Its possible that someone had been collecting incriminating emails for 13 years on their PC (hard to imagine), or there was a backup of emails being made somewhere that was discovered after the Bishop's FOI denial was issued.
Wadard
The Nature Geoscience piece was published at the time the Climategate story broke. Nobody knew a thing at that point. They are just repeating a line rather than "speaking with authority". As Pablo says, we do welcome voices from the other side of the debate, but please don't treat us as fools.
The only Man on the BBC to question the consensus has posted up an excellent piece regarding the IPCC.
His earlier stuff is worth reading too.
http://www.bbc.co.uk/blogs/dailypolitics/andrewneil/2010/01/the_dam_is_cracking.html
Here's a better link to the Andrew Neil piece.
Bishop, your assumption does not withstand interrogation. It was published in Nature at least three days after the crack - well after the likelihood of the hack has been established, as you will see below.
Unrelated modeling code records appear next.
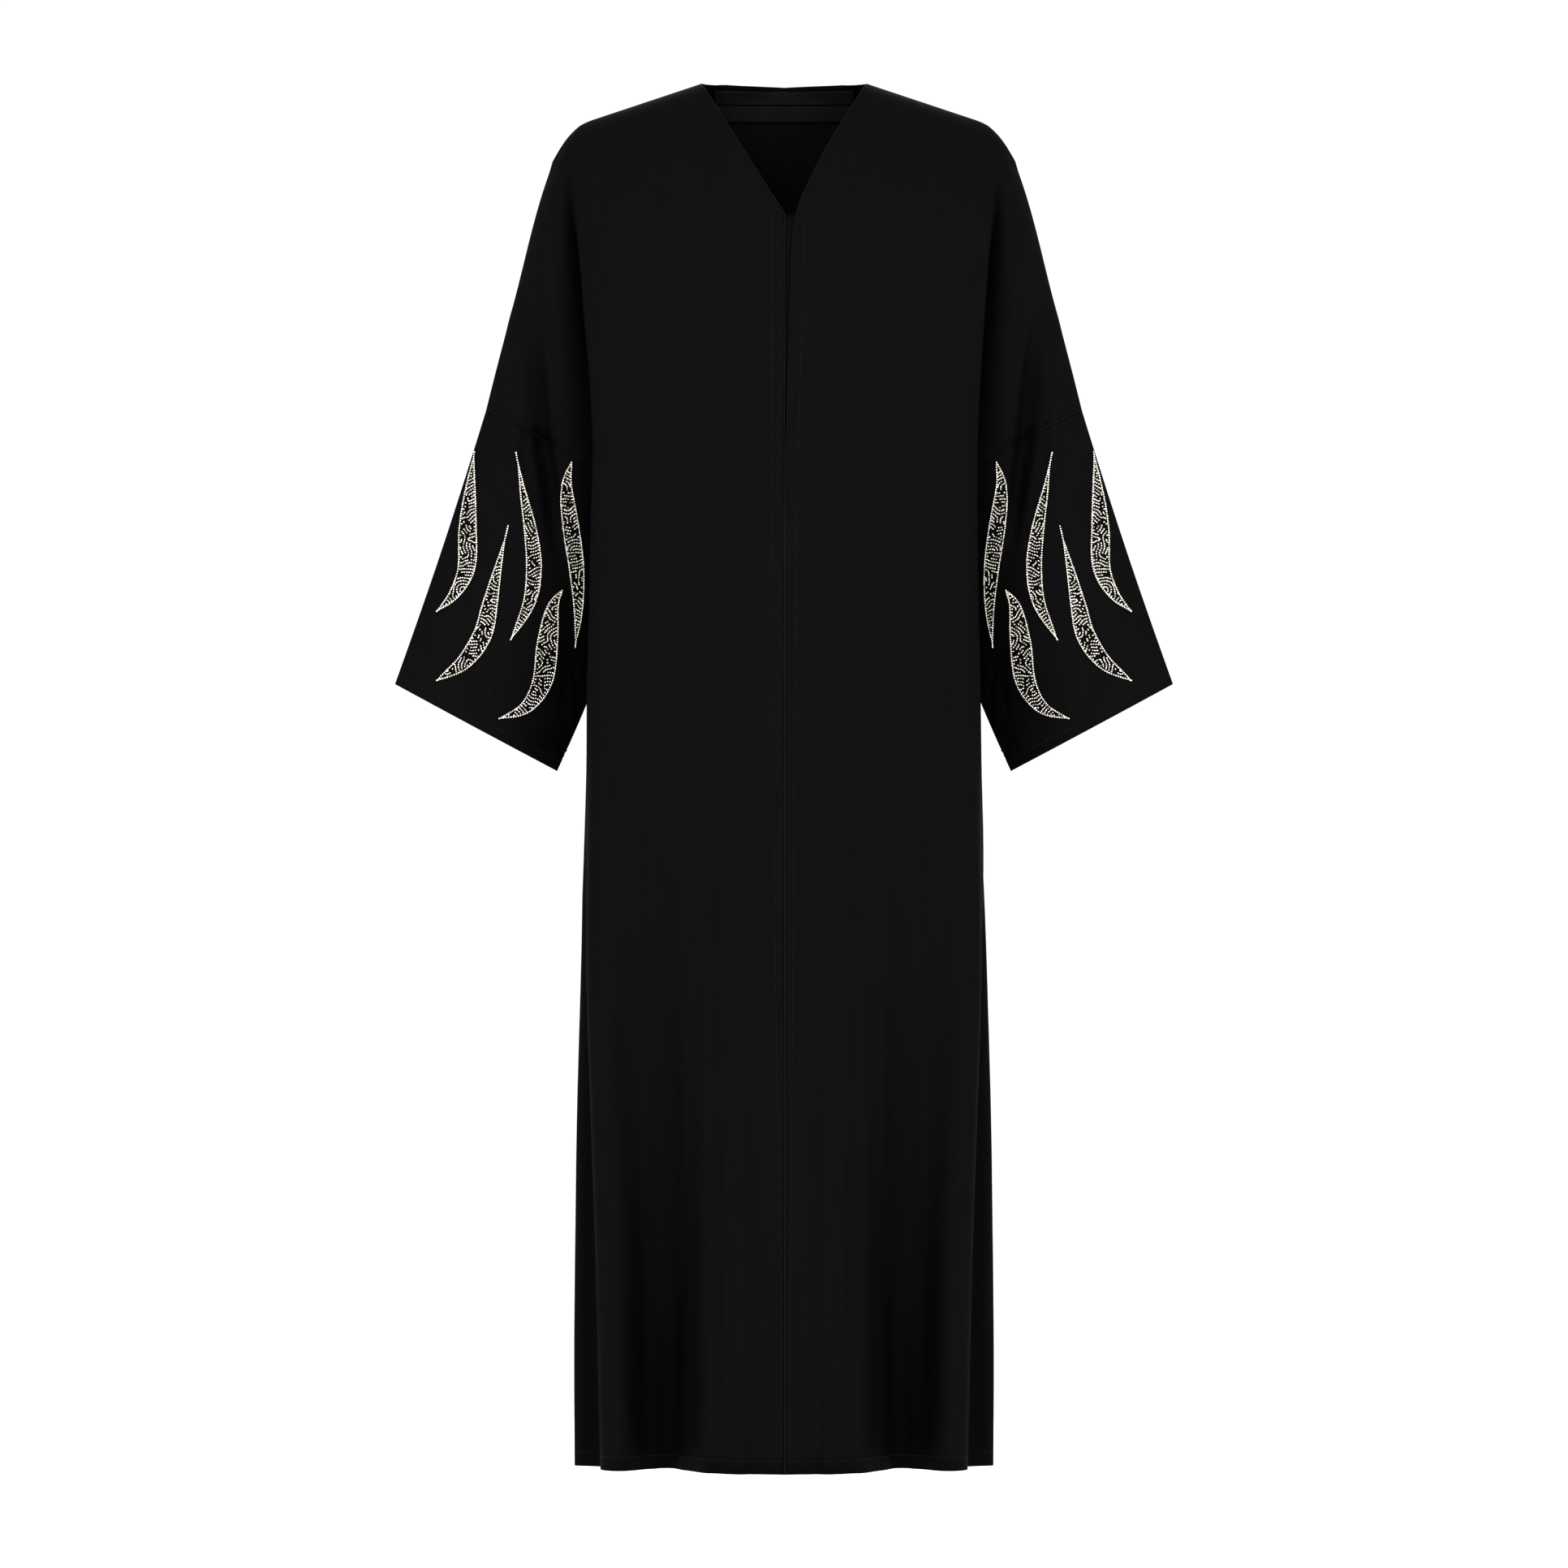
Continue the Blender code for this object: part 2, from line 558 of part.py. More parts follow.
def cloth_material():
    """Black crepe."""
    material = bpy.data.materials.new("black_crepe")
    material.use_nodes = True
    shader = material.node_tree.nodes["Principled BSDF"]
    shader.inputs["Base Color"].default_value = (0.006, 0.006, 0.0065, 1)
    shader.inputs["Roughness"].default_value = 0.75
    return material


garment = start_scene()
crepe = cloth_material()
back_piece = make_back()
make_neck_strip("neck_band", back_piece, NECK_BAND)
make_neck_strip("neck_facing", back_piece, NECK_FACING)
for wearer_side in (1, -1):
    make_front(wearer_side)
    make_sleeve(wearer_side)
make_underlap()
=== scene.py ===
"""Looks of a black open-front abaya: creased crepe panels, its sewing, and beaded leaves on the sleeves.

Metres, +Z up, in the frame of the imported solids. The front faces -Y and the wearer's left is at +X.
"""

import json
import logging
import math
from collections.abc import Iterator
from dataclasses import dataclass, field
from enum import Enum

import bmesh
import bpy
import numpy as np
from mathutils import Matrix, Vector
from mathutils.bvhtree import BVHTree
from mathutils.kdtree import KDTree

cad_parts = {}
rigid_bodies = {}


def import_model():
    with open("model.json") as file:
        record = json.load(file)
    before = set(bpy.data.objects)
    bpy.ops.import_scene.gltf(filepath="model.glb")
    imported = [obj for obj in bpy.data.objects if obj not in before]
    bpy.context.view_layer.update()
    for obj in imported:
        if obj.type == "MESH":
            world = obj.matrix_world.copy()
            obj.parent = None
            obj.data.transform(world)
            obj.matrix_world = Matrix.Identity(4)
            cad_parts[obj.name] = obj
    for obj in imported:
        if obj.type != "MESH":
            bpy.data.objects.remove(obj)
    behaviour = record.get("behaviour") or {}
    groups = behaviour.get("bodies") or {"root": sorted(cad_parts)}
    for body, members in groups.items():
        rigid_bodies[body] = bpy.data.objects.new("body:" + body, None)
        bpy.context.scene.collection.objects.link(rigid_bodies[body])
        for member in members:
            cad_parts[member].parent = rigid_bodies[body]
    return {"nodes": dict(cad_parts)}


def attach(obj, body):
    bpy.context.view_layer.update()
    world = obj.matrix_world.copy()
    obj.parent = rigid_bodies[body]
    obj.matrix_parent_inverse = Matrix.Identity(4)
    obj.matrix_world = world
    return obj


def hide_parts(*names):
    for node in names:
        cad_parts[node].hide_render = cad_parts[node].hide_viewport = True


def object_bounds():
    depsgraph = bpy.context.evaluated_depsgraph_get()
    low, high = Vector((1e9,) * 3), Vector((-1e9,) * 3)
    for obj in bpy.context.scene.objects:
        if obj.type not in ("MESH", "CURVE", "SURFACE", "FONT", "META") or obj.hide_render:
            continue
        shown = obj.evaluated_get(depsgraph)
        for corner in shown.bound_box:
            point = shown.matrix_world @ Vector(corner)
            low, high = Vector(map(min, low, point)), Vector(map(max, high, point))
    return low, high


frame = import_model()
cad_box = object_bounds()

log = logging.getLogger("abaya")

MM = 0.001
MERGE = 0.000001  # vertices of a CAD mesh this close are one
CAD_WALL = 0.0018
HEM_Z = min(corner[2] for corner in cad_box)
STUDIO_FLOOR_Z = -1.60
SAME_SKIN_TURN = math.radians(30)  # faces that meet at less are surely on one skin
ACROSS_WALL = -0.95  # the dot product of normals below which two faces back each other


class Side(Enum):
    """The wearer's left or right, as the sign of X."""

    LEFT = 1
    RIGHT = -1


class Face(Enum):
    """The front or the back of the garment, as the sign of Y."""

    FRONT = -1
    BACK = 1


def smooth_line(points: np.ndarray, count: int) -> np.ndarray:
    """Runs a Catmull-Rom curve through points and samples it evenly.

    Args:
        points: two or more points, one a row.
        count: how many samples to give.

    Returns:
        The samples, one a row, from the first point to the last.
    """
    points = np.asarray(points, float)
    padded = np.vstack([2 * points[0] - points[1], points, 2 * points[-1] - points[-2]])
    fine = []
    for a, b, c, d in zip(padded, padded[1:], padded[2:], padded[3:]):
        t = np.linspace(0, 1, 16, endpoint=False)[:, None]
        curve = 2 * b + (c - a) * t + (2 * a - 5 * b + 4 * c - d) * t**2 + (3 * b - 3 * c + d - a) * t**3
        fine.append(0.5 * curve)
    return evenly(np.vstack([*fine, points[-1]]), count)


def run_along(line: np.ndarray) -> np.ndarray:
    """Gives the distance of each of a polyline's points from its start."""
    return np.concatenate([[0], np.cumsum(np.linalg.norm(np.diff(line, axis=0), axis=1))])


def evenly(line: np.ndarray, count: int) -> np.ndarray:
    """Samples a polyline at even steps of its length.

    Args:
        line: its points, one a row.
        count: how many samples to give.

    Returns:
        The samples, one a row.
    """
    lengths = run_along(line)
    at = np.linspace(0, lengths[-1], count)
    return np.stack([np.interp(at, lengths, line[:, i]) for i in range(line.shape[1])], axis=1)


def smoothstep(t: np.ndarray) -> np.ndarray:
    """0 to 1 with level ends."""
    t = np.clip(t, 0, 1)
    return t * t * (3 - 2 * t)


def laid(
    points: np.ndarray, normals: np.ndarray, places: np.ndarray, reach: float
) -> Iterator[tuple[np.ndarray, np.ndarray, np.ndarray]]:
    """Lays short forms end to end on a line on the cloth.

    Args:
        points: the line's points.
        normals: the cloth's normals there.
        places: how far along the line each form's middle is.
        reach: half a form's length.

    Yields:
        For each form its middle, the way that it lies, and the cloth's unit normal.
    """
    lengths = run_along(points)
    for place in places:
        ends = np.array([[np.interp(place + d, lengths, axis) for axis in points.T] for d in (-reach, reach)])
        up = np.array([np.interp(place, lengths, axis) for axis in normals.T])
        up /= max(np.linalg.norm(up), MERGE)
        yield ends.mean(axis=0), ends[1] - ends[0], up


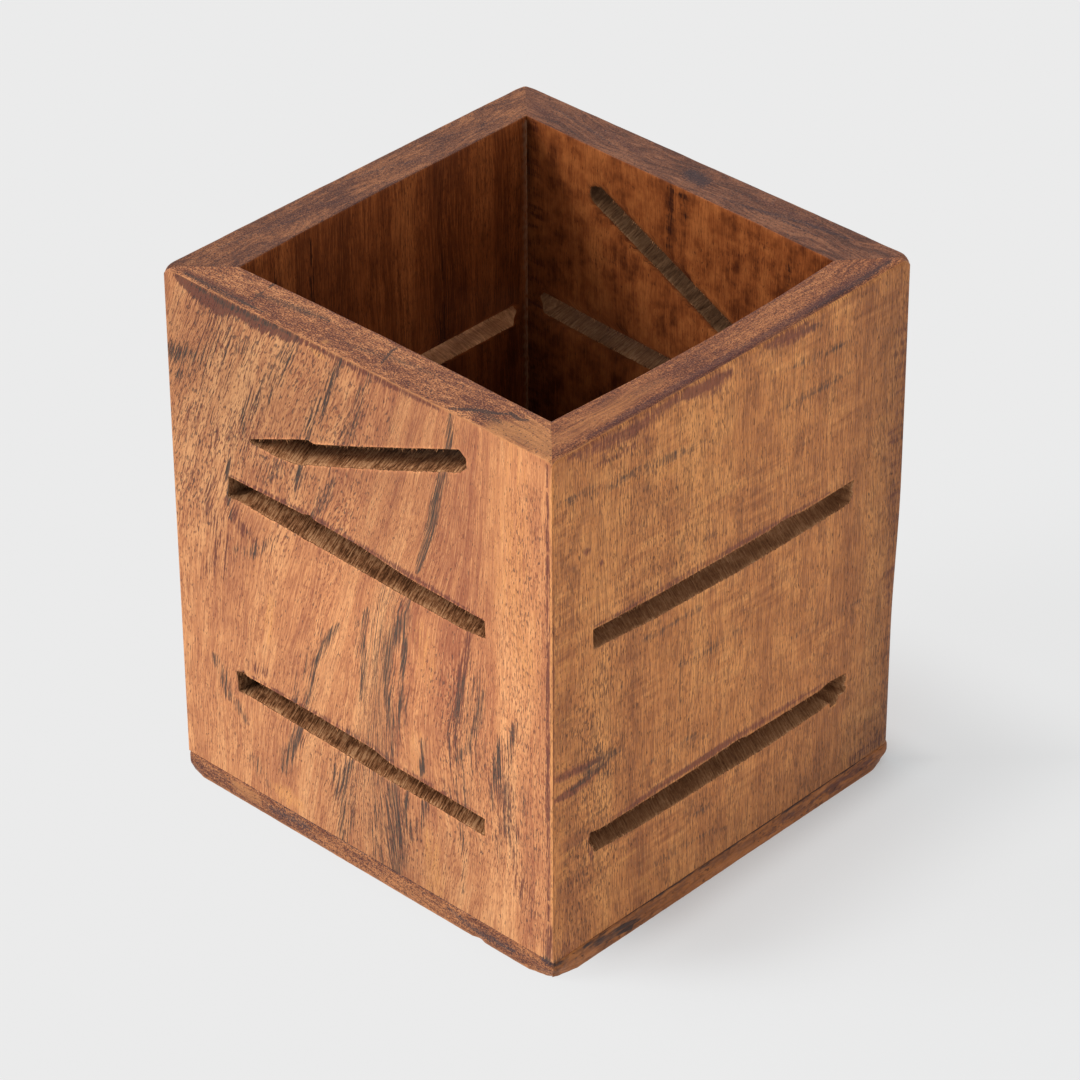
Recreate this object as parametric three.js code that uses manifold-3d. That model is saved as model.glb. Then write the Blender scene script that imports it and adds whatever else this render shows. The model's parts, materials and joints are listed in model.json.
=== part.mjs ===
// A square wooden pen cup: four mitred boards glued round a well, on a thin base board,
// with narrow saw-cut slots through the walls. The boards stand on end, so their grain
// is upright and the rim is end grain.
// Millimetres, +Z up. The origin is the middle of the underside. front_wall faces -Y,
// right_wall +X, back_wall +Y and left_wall -X.
import * as THREE from "three";
import { mergeVertices } from "three/addons/utils/BufferGeometryUtils.js";
import Module from "manifold-3d";

// The box
const cupWidth = 90; // along X, over the walls
const cupDepth = 88.5; // along Y, over the walls
const wallHeight = 100.5;
const wallThickness = 9;
const rimEasing = 0.6; // radius sanded on the rim's outer arris
const wellEasing = 0.25; // radius sanded on the rim's inner arris

// The base board, glued under the ends of the walls
const baseThickness = 4.1;
const baseProud = 0.25; // how far it stands out past the walls
const baseCornerRadius = 1.2;
const baseEasing = 0.5; // on its upper and lower arris

// The four upright corners, named by what lies at each: edgeRadius rounds the whole edge,
// and the rim's corner point is worn away over wornAcross along the rim and wornDown
// along the edge.
const corners = {
  frontRight: { edgeRadius: 0.6, wornAcross: 0.9, wornDown: 1.8 },
  backRight: { edgeRadius: 0.9, wornAcross: 4, wornDown: 8 },
  backLeft: { edgeRadius: 0.8, wornAcross: 1, wornDown: 1 },
  frontLeft: { edgeRadius: 0.6, wornAcross: 1.8, wornDown: 3 },
};

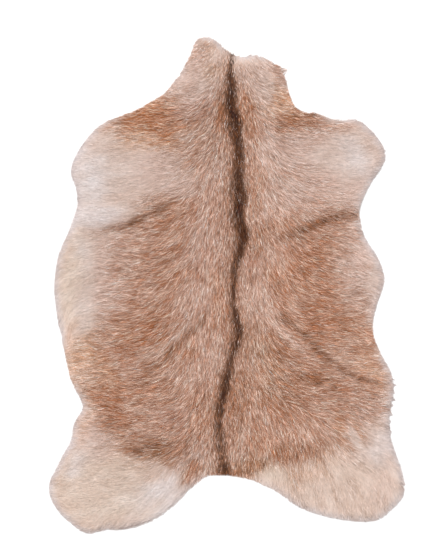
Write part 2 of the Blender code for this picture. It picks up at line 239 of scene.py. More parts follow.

Regardless, your supposed 'leaker' still turns turns out to be a hacker, according to Gavin Schmidt of RC:
So, either Gavin is lying, or your leaker can hack (oh, and knows how to use open relays - thanks for your nothing observation, atomic), both of which are a bloody strange skills sets for the average whistleblower to have - or.... drumroll... this is the work of a black-hat hacker or hackers.
Why don't you use your claimed intelligence to work out the relative likelihoods of those three possibilities? I can't wait. Maybe Pablo can help you if he is finished being condescending.
I'm sorry, I don't want to get into a slanging match. I would seek to continue this discussion with civility. As evidence of this goodwill, you might note I have ignored the person who called me a troll (despite me being the only one here who has reference climate-science research).
Sorry Bishop, I confused Pablo's claim to possessing intelligence as your's. On that note, I don't think you are a fool. It's late in Aus - I'm off to bed.